A unified Blockchain-based system across multiple banking institutions will enable them to offer uninterrupted operation of finance services. Embracing Blockchain into the banking Fintech stack enables them to offer their customers an enhanced digital banking experience.
3. Transparency
Banking institutions that leverage Blockchain technology will have better transaction transparency. It is one of the easiest ways to identify and mitigate fraud. Once banks start leveraging a distributed digital ledger to record each transaction, it will help to increase visibility. Banks can efficiently monitor and authenticate every transaction’s history with this technology. As a result, banks that leverage Blockchain will have no opportunities for money laundering, scam, and other fake operations.

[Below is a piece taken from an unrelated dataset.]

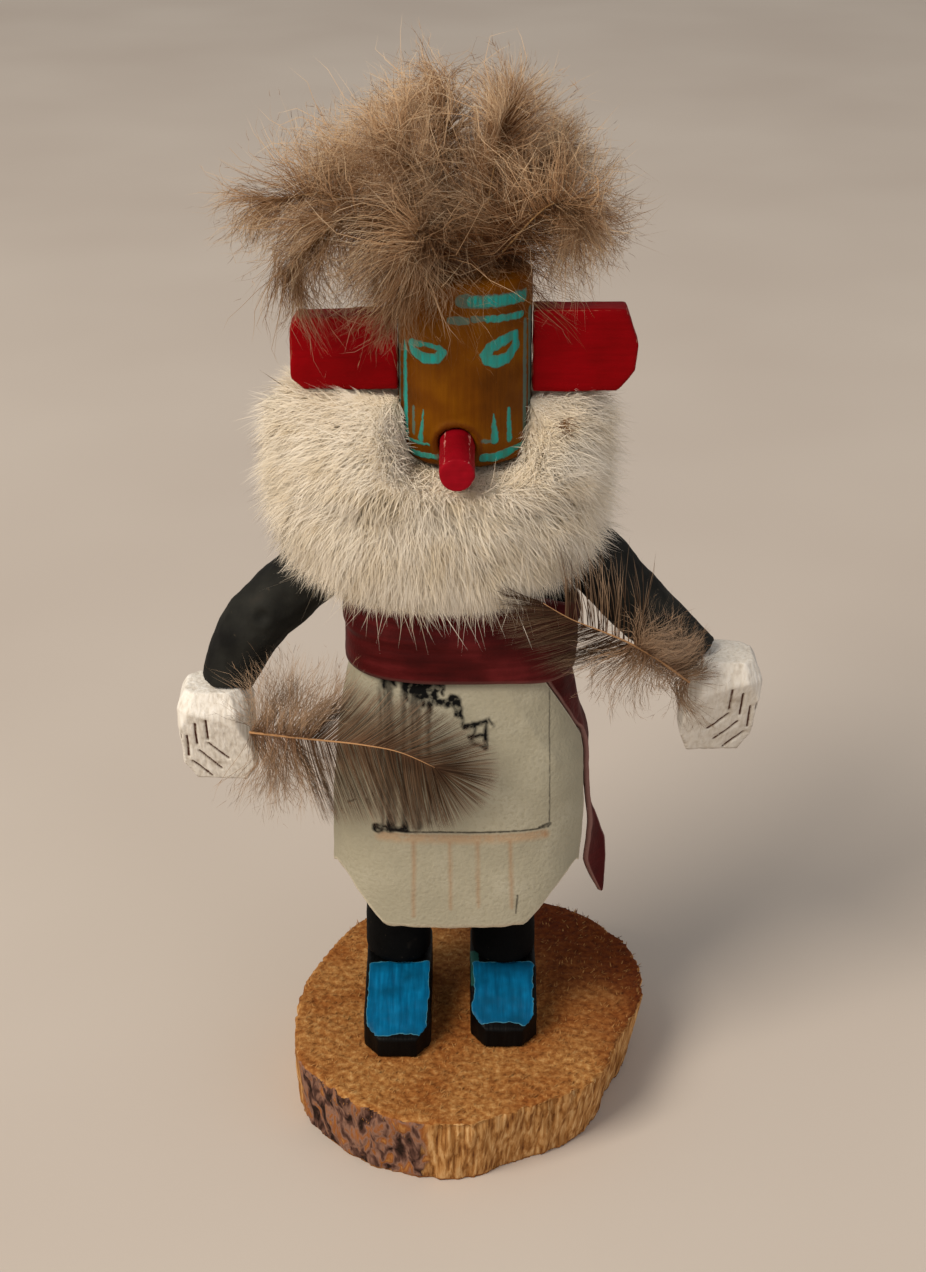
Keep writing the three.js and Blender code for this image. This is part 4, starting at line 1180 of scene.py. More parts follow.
@dataclass
class Kilt:
    """One piece of buckskin wrapped round the hips, open at the figure's left.

    Its lower corners are cut off, and the hem sinks a little again behind each front corner, so
    that the corner stands out sharp from in front.
    """

    edges: tuple[float, float] = (-14.0, -353.0)
    hem: float = 55.0
    side_rise: float = 16.0
    side_sink: float = 0.45
    corner_y: float = -12.0
    side_depth: float = 12.0
    clip_start: float = 0.55
    top: float = 124.0
    corner_low: float = 97.3
    corner_share: float = 0.112
    thickness: float = 1.2
    columns: int = 180
    rows: int = 66

    def wrap(self, share: np.ndarray, height: np.ndarray) -> np.ndarray:
        """Points on the wrap's outer face.

        Args:
            share: Way round it, from 0 at the free front edge to 1 behind.
            height: Heights in millimetres.

        Returns:
            Points in millimetres.
        """
        turn = np.radians(np.linspace(*self.edges, 361))
        levels = np.linspace(self.hem - 2, self.top, 72)
        rings = np.empty((len(levels), len(turn), 2))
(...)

Also Read: Six Digital Banking Myths Financial Organizations Must Be Aware Of
Use cases of Blockchain in banks
Some of the use cases of Blockchain in banks include:
Payment and Remittances:
This technology can facilitate faster, cheaper, and more secure cross-border payments and remittances. Blockchain can streamline the payment process, reduce transaction costs, and enhance transparency by eliminating intermediaries and utilizing smart contracts.
Trade Finance:
Blockchain can digitize trade finance processes, including the letter of credit issuance, invoice financing, and supply chain financing. By providing a decentralized and transparent platform, Blockchain can reduce the risk of fraud and disputes, lower costs, and improve efficiency in trade finance operations.
Digital Identity and Credit Scoring:
Banking institutions that leverage Blockchain can enable the creation of secure, transparent, and decentralized digital identities and credit scoring systems. This can help banks assess credit risk more accurately and provide financial services to unbanked or underbanked populations.
Smart Contracts:
Blockchain-based smart contracts can automate and streamline various banking processes, such as loan agreements, insurance claims, and asset management. Smart contracts can improve operational efficiency, reduce transaction costs, and enhance transparency and accuracy in contract execution.
Overall, Blockchain technology has the capability to offer significant benefits to the banking industry by improving security, transparency, and efficiency in various financial processes. However, it is important to consider the regulatory, technical, and operational challenges associated with implementing Blockchain solutions in banks.